心底先垫了块怀疑的基石,去看小百花越剧团的《藏书之家》。越剧,这种用吴侬软语唱出来的戏剧,想突破它才子佳人的宿命,展现更宏大的主题是否只是好高骛远?新创作的剧,作者是否有足够的文化底蕴?对于国内剧团的“创新”,我没法不报以最不信任的揣测。
茅威涛的出场让我有些微幻灭的感觉,记忆中那个俊俏的梁山伯确实老了,但很快,她用她的表演震撼了全场。越剧其实还是儿时听过——我们安徽人比起自己的黄梅戏,都更爱听越剧,因为黄梅戏唱的是草根的爱情故事(不是在打猪草,就是你耕田来我织布),而越剧唱的全是些富贵人家的风花雪月——所以,唱的到底如何,我倒是不敢造次妄评。
对舞台感染力,给这台剧打十分也不为过。故事讲的是天一阁主范容在明末乱世中,倾家荡产为保住天一阁万卷藏书的一段经历。不是没有值得商榷的唱白,可它能让人沉浸,乃至感动,能把整个剧场带进另一个时空进行一场旅行。作为一出新创作的曲目,是非常成功的了。

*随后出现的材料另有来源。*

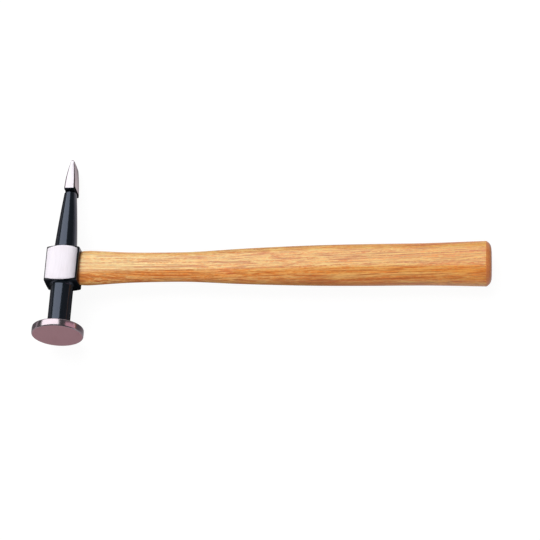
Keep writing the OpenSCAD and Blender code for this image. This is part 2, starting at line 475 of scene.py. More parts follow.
# Where the block starts and ends, and how far the turned pieces sink into it
BLOCK_LOW, BLOCK_HIGH, SINK = 43.8, 74.2, 0.6


def disc_outline():
    swell = [(FACE_R + 4 * RIM_SWELL * t * (1 - t), RIM_R + (DISC_T - 2 * RIM_R) * t)
             for t in (0.15, 0.3, 0.5, 0.7, 0.85)]
    return ([(0.0, 0.0)] + [(r, 0.0) for r in FLAT_RINGS]
            + arc(FACE_R - RIM_R, RIM_R, RIM_R, -90, 0)
            + swell
            + arc(FACE_R - RIM_R, DISC_T - RIM_R, RIM_R, 0, 90)
            + [(FLAT_RINGS[-1], DISC_T)]
            + arc(NECK_R + NECK_FOOT, DISC_T + NECK_FOOT, NECK_FOOT, 270, 180, 8)
            + arc(NECK_R + NECK_TOP, BLOCK_LOW - NECK_TOP, NECK_TOP, 180, 90, 8)
            + [(NECK_R + 1.0, BLOCK_LOW + SINK), (0.0, BLOCK_LOW + SINK)])


def disc_finish(face):
    """0 the striking face, 1 the rim, 2 paint on the disc's back and the neck."""
    spot = face.calc_center_median()
    reach = math.hypot(spot.x, spot.z)
    if spot.y > DISC_T - 0.12 or reach < NECK_R + NECK_FOOT + 0.5 and spot.y > 1.0:
        return 2
    return 0 if spot.y < 0.05 else 1


def make_disc():
    bm = turned(disc_outline(), steps=128)
    for face in bm.faces:
        face.material_index = disc_finish(face)
    finish(mesh_object(bm, "disc_and_neck", [face_steel, rim_steel, enamel]), "head")


make_disc()

# %% [markdown]
# ## The eye block
# The block is a forged box with crowned cheeks. A cube is cut into a grid, the grid's points
# are moved to the crown and to the shoulders, which fall away from the neck and the arm, and
# the edges are then bevelled, the long ones more than the short ones.

# %% Grid, crown and bevels
# Along the handle, along the head, and from cheek to cheek
BLOCK_W, BLOCK_H, BLOCK_T = 26.8, 30.4, 23.2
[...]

舞台和服装的华丽,在国内的戏剧演出中,应该是极为少见的。茅威涛曾说有意将小百花打造成中国的宝冢剧团,这话让在北京混久了的人听来,觉得不过又是一句忽悠。可她确实是这么做的,整台剧看得出来在布景和灯光上花了不少的心思。连小生的服装都很华美,旦角们的就更不用说了。
观众有一半以上都是上了年纪的,结束的时候,很多人都围在台前不肯离去。茅威涛把一种差点变成记忆的艺术复活在舞台上,而且找到了让它继续生存下去的力量。应当对得起大家为她驻足如此之久。